In her book, Florence Hartmann denounced, in particular, the obstacles placed by the international community to the arrest of Radovan Karadzic. She also revealed American pressures to force the prosecutor of the International Criminal Tribunal for Rwanda (ICTR) to give up the investigation into the attack against the plane of then Rwandan President Juvenal Habyarimana, which sparked the 1994 genocide.

The investigation for contempt opened in February 2008 and had been led by an independent investigator from the Tribunal, nominated in the capacity of Amicus Curiae (friend of the court), just like the prosecutor who will be in charge of this case. This procedure was applicable because Hartmann served for almost six years the Tribunal.

At the end of the investigation, and within the framework of a rather unusual procedure, the judges ordered the prosecutor, on 27August, to prosecute Hartmann, by dictating to the prosecution the criminal charges as well as the facts which must be held against her.

The decision had been rendered within the framework of the Milosevic case. During several months, the prosecutor had asked the Serbian government to cooperate and give to the Tribunal evidence showing the implication of Belgrade in the crimes committed in neighbouring Bosnia and Herzegovina.

Serbia had agreed to cooperate only in exchange of confidentiality, which the Tribunal had accepted in first instance and then in appeal. The documents had been examined behind closed doors by the Chamber during the trial.

These documents, which according to several experts contained concrete evidence of the implication of Belgrade, and thus of the Serbian former President Slobodan Milosevic, were the subject of another case. Because at the same time, Bosnia and Herzegovina had brought legal action against Serbia for genocide before the International Court of Justice (ICJ), which is charged with settling disagreements between countries. Bosnia and Herzegovina lost the case, in particular due to lack of evidence.

The lawyer of Hartmann, Frenchman William Bourdon, the former Secretary-General of the International Federation of Human Rights (FIDH), considered this decision to be "confusing". "It can only be explained by considerations other than legal", he stated. "To prosecute Mrs. Hartmann means that all those which legitimately, in the interest of the public and history, would wish to testify of their actions to the service of international criminal justice will be muzzled".

The imperfections of the ICTY do not have a calling to be silenced, he added.

Nearly a score of cases for contempt to the Tribunal, generally relating to the protection of witnesses, have been initiated by the ICTY since 1993. Some have led to convictions.

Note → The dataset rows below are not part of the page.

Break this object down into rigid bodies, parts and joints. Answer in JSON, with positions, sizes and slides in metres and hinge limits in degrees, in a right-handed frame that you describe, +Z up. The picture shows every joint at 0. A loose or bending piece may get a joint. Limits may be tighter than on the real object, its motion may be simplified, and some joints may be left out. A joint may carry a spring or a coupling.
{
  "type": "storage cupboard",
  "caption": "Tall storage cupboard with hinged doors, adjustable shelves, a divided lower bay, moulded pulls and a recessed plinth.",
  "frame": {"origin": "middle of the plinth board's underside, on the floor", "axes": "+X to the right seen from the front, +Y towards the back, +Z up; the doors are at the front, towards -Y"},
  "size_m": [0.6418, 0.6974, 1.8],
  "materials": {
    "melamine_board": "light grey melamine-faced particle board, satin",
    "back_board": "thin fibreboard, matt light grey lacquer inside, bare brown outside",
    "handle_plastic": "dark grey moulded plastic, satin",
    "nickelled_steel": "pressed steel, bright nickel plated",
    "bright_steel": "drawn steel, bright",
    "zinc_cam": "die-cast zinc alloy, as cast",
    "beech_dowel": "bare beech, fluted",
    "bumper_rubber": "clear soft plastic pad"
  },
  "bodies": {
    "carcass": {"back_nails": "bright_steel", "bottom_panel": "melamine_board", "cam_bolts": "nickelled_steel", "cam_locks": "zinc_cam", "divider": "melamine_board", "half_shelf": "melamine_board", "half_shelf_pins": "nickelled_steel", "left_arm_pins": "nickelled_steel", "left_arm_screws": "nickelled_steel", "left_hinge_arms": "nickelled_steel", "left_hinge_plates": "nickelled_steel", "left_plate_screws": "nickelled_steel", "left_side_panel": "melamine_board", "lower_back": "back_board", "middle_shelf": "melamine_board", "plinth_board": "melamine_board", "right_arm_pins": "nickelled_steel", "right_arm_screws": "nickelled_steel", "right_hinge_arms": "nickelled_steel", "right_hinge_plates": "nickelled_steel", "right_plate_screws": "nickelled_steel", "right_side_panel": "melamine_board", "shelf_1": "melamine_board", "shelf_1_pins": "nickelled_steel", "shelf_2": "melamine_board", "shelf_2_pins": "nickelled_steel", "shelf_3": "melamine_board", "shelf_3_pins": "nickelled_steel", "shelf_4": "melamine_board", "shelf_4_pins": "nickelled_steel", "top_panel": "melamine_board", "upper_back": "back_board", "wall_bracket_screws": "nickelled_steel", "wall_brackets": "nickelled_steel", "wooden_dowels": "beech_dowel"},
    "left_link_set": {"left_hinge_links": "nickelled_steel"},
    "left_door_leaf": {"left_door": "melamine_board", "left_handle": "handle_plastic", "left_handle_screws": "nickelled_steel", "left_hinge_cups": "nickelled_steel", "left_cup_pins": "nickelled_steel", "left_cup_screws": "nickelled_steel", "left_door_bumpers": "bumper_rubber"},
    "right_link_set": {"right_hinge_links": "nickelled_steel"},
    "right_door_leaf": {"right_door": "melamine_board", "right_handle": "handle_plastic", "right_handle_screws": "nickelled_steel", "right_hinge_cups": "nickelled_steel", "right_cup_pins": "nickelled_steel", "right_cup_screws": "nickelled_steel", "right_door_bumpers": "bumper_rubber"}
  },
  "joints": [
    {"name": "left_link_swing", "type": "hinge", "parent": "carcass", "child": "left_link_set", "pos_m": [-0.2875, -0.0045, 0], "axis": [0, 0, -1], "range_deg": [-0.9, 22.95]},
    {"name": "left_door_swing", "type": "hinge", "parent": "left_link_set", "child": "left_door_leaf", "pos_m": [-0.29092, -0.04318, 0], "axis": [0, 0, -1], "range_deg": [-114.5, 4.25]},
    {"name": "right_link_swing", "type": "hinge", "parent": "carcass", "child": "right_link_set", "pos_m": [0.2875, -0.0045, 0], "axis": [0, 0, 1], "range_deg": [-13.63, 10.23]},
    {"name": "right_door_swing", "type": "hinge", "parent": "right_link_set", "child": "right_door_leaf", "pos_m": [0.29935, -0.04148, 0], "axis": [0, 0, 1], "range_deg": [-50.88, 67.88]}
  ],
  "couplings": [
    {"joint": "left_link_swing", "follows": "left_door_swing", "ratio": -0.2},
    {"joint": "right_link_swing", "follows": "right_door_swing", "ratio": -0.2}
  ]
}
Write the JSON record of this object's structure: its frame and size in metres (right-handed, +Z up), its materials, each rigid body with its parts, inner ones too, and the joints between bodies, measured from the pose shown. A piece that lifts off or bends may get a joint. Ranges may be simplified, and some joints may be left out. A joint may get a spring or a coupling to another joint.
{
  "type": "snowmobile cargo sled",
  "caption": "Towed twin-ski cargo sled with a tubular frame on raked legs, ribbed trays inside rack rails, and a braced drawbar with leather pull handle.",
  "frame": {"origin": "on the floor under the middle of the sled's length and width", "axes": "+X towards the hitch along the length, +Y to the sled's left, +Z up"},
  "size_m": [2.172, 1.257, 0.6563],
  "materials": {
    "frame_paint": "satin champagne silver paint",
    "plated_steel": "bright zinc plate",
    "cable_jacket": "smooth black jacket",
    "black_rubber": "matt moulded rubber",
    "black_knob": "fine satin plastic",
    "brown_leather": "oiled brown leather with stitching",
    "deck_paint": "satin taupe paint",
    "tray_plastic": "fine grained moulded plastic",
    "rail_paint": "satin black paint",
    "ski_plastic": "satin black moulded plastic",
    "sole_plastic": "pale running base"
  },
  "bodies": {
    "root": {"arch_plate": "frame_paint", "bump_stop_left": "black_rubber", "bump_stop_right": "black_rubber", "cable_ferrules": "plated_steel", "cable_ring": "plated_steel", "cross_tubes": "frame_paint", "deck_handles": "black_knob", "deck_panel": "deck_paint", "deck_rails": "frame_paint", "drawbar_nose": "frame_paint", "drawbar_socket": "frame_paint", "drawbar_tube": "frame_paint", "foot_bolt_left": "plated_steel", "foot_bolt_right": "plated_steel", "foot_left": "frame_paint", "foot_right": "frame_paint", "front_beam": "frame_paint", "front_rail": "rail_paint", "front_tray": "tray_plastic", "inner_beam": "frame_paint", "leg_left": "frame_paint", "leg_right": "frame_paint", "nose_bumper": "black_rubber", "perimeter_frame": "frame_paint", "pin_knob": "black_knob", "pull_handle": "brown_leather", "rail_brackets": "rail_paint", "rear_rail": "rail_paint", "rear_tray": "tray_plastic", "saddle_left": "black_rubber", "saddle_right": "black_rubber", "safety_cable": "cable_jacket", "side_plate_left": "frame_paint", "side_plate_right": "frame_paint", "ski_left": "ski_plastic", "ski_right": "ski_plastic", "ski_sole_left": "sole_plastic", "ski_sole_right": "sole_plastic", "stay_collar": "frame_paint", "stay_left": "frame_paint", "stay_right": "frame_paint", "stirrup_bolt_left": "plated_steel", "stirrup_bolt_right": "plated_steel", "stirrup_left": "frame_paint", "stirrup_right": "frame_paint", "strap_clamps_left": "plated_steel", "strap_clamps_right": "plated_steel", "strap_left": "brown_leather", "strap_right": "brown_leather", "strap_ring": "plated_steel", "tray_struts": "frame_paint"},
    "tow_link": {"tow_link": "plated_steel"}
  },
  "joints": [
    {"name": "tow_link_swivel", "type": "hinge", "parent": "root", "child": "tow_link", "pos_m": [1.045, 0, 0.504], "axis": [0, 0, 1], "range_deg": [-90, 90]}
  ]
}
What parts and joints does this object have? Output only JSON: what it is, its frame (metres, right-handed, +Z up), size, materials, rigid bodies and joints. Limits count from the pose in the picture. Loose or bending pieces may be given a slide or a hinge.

The harshest until now has been a fine of 20 000 Euros. The sentence can range up to seven years in prison and 100 000 Euros in fines. Generally, the cases for contempt are initiated when the witnesses are put in danger.

The ICTR has had two cases for contempt; one against a witness charged with false testimony, who served nine months in prison, and the other against an investigator charged with having encouraged false testimonies. The case, complex, should be tried beginning on 29 December.